SCA-5 which is now working its way through the California legislature would exempt public post-secondary schools from prop 209 with regard to admissions. SCA-5 could be on the California ballot this November, and its success or failure may well hinge on showing the voters of California that there is no unbiased objective criteria by which student can be admitted to universities and then by conversing voters that where the to allow this change in the law, that the UC and CSU systems would use these factors well and not in the rather naive ways that fueled Prop 209 to begin with.

A Look Ahead #

At the present time I see this as a rather intractable dilemma in society, and as I have said, one that we cannot simply ignore. Systems of privilege and oppression are not evaporating into a harmonious utopia. Indeed, I think one might be able to make a solid argument that just the opposite is occurring.

At the same time, the legitimate need to select skilled and talented people from among a large pool of applicants is growing rapidly. The kind of employers able to pay the best wages cannot settle for hiring someone who is merely good enough. In a hyper-competitive global economy in which technology is crushing the historic barriers to entry, if you do not hire the smartest and most talented prospective employee your competition will.

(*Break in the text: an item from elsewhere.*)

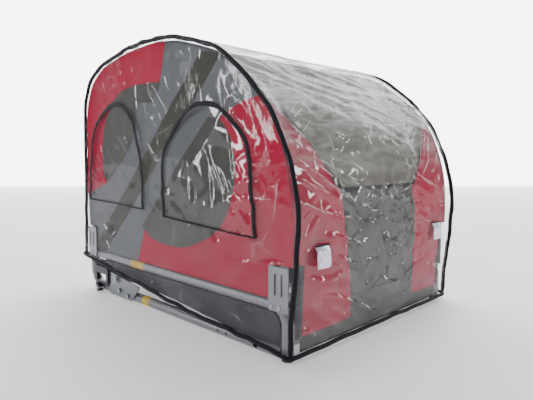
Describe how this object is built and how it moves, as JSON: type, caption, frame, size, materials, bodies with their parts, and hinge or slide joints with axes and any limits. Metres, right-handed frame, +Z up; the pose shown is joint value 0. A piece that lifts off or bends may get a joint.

This kind of labor market will in turn put pressure on educational institutions who train and education such employees. Private Colleges and trade schools are springing up to provide such training and education to those who have the means to pay for it. It is the responsibility of Public University systems to provide a fair shot to those who cannot.

It is therefore critical that a way be found to fairly and honestly assess the abilities and talents of individuals in an ever growing multiplicity of fields and abilities. I am pleased to see the College Board begin making changes that acknowledge this need and I hope society at large and academia in particular will continue to wrestle with this problem.